Kirkus Reviews described it as "a novel built around a fierce, flawed, and loving family" anchored by "perfectly rendered characters." In their starred review, Publishers Weekly praised the "well-developed characters [who] convey palpable emotion" and called Quade's depiction of the novel's community "pitch perfect." Library Journal's verdict was that this "expertly crafted story of family and community introduces us to often needy characters for whom readers come to care deeply."

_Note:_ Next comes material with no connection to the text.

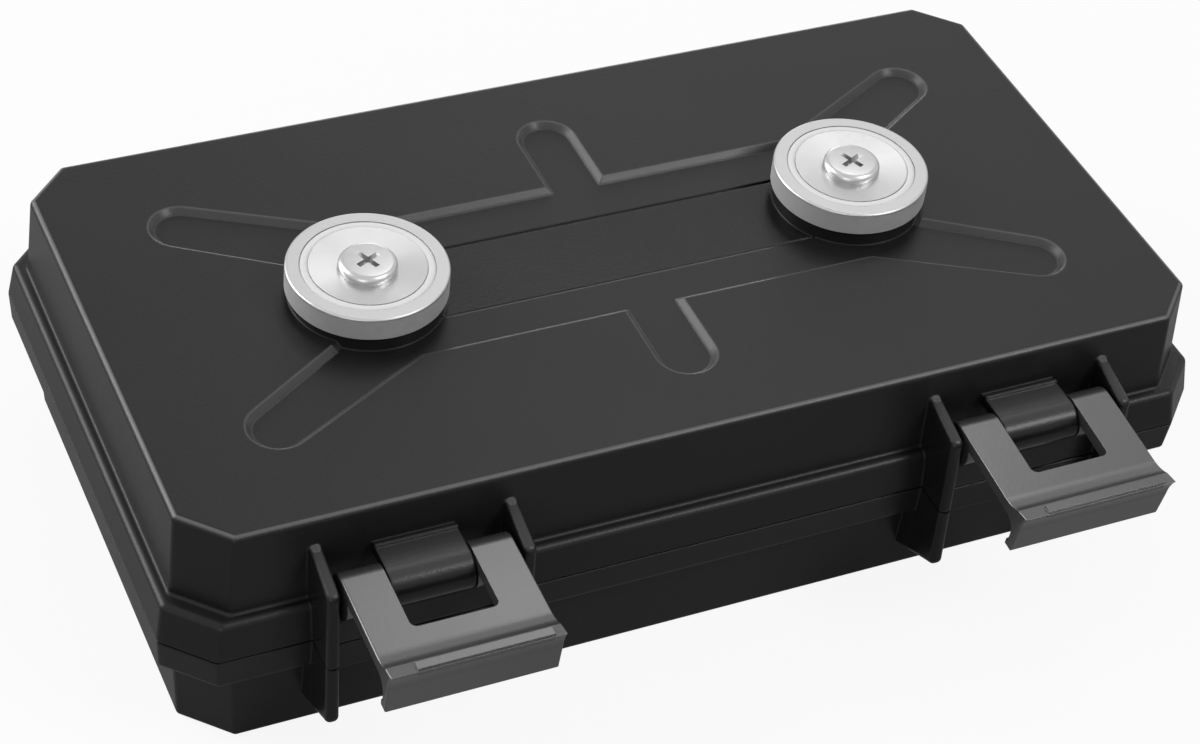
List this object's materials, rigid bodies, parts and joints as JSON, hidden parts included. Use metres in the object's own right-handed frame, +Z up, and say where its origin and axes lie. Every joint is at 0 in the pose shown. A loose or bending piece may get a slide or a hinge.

Booklist commended Quade for "ably deliver[ing] a story that is nuanced and authentic without melodrama... [it's a] generous tale of characters who understand the inevitability of fate but try to forge ahead anyway in the hope of breaking free." In The New York Times, Alexandra Chang added, "Quade has created a world bristling with compassion and humanity" with characters whose challenges are "wholly realized and moving." Concluding, she affirmed "their journeys span a wide spectrum of emotion and it is impossible not to root for all three."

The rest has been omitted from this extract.